Beyond Silicon: The Cutting Edge
The pace of innovation hasn’t slowed. While silicon becomes more widespread, some brands are already pushing the boundaries into even more exotic materials. One of the most exciting developments is the use of carbon composites. This material consists of carbon nanotubes arranged in a matrix, resulting in a component that is extremely light, durable, and completely insensitive to both magnetism and temperature. It allows for the creation of monolithic oscillators where the balance, hairspring, and lever are all one single piece, offering unprecedented efficiency and precision.

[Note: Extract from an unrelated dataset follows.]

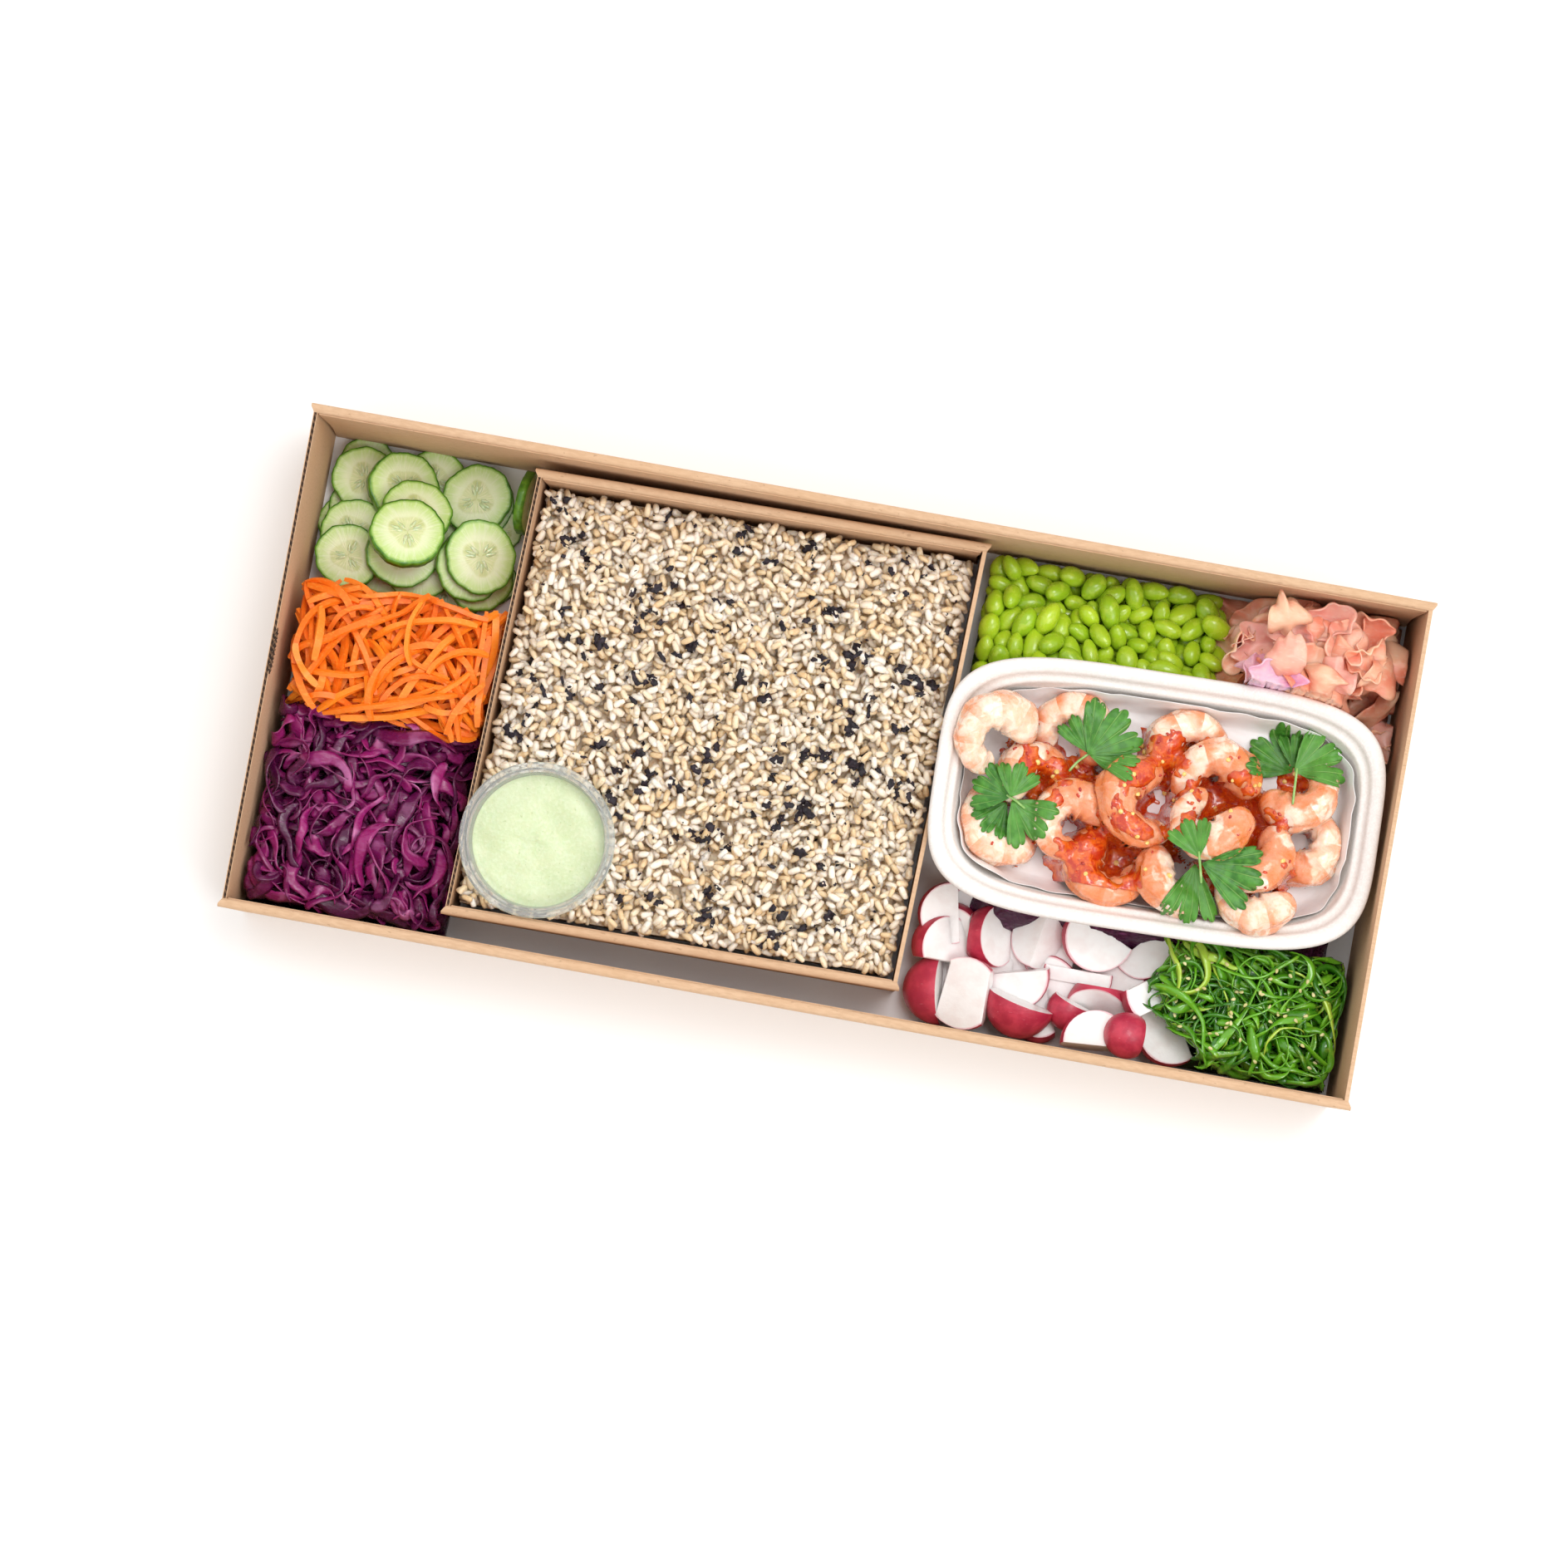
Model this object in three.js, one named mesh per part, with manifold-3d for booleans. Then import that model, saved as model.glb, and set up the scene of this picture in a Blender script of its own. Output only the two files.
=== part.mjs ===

At the same time, metal alloys are making a comeback in a new form. Nivachron™ is a modern, titanium-based alloy developed to offer a compelling alternative to silicon. It boasts outstanding resistance to magnetic fields (though not total immunity like silicon) and excellent thermal stability. For brands wishing to retain the traditional craft of working with metallic springs while offering cutting-edge performance, materials like Nivachron represent the perfect synthesis of heritage and innovation.
The journey of the hairspring is a perfect microcosm of watchmaking itself. It’s a field where centuries-old principles of mechanics are constantly being enhanced by twenty-first-century materials science. From a simple strip of steel to an etched silicon marvel, the quest for the perfect heartbeat continues to drive the art of timekeeping forward.